The 787 is the hottest-selling commercial jetliner ever, but the production delays and the global recession have whittled down its order book. Boeing says 56 airlines have placed 866 orders for Dreamliners, 44 fewer than it claimed at one point last year. Plus, some carriers have deferred deliveries of some or all of their 787s to slow their growth and capital spending during what is expected to be a prolonged period of weak demand.

The 787 costs about $200 million on average, not counting its massive twin engines.

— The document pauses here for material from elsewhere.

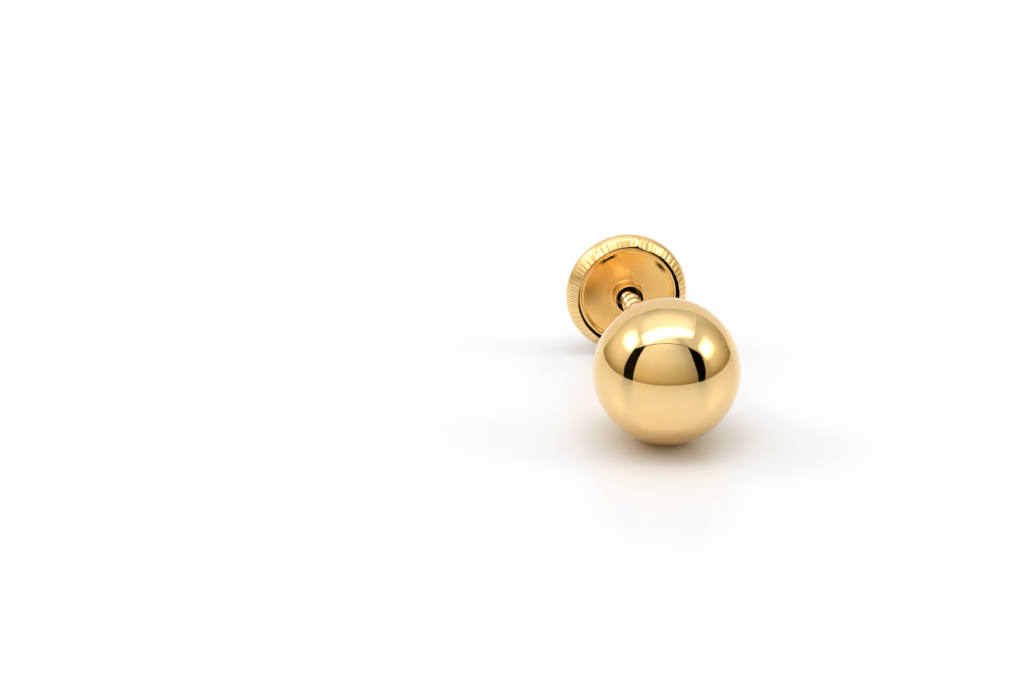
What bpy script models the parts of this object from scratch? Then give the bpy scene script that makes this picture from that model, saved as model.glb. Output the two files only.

In addition to the 787's efficiency, Boeing promises it will be the most passenger-friendly commercial jet, with more headroom, fresher air in the cabin, better lighting and more carry-on-storage space than conventional airliners, plus state-of-the-art passenger entertainment and communications systems.

A planned replacement

The 787 is planned as a replacement for aging Boeing 767s and Airbus A300s and for the more-modern-but-less-efficient A330. Those planes are used on international routes where demand won't support the use of larger-capacity planes such as the Boeing 747 and 777 or the Airbus A380.

Eventually, the 787 will come in three different sizes, flying 210 to 330 passengers up to 8,200 nautical miles, a range made for serving routes such as Los Angeles-Bangkok and New York-Hong Kong, rather than domestic U.S. routes.

Northwest Airlines was the 787's North American launch customer, but Northwest was acquired last year by Delta, which has not yet confirmed its intent to acquire 787s. Spokeswoman Betsy Talton said Delta officials were in negotiations with Boeing about those orders before Tuesday's announcement. That leaves Continental as the only U.S. airline with a firm order for 787s.

"We're disappointed" by Boeing's latest delay, spokeswoman Julie King said Tuesday. "But we're committed to the 787. We still believe it will be a game-changer whenever it arrives on the scene."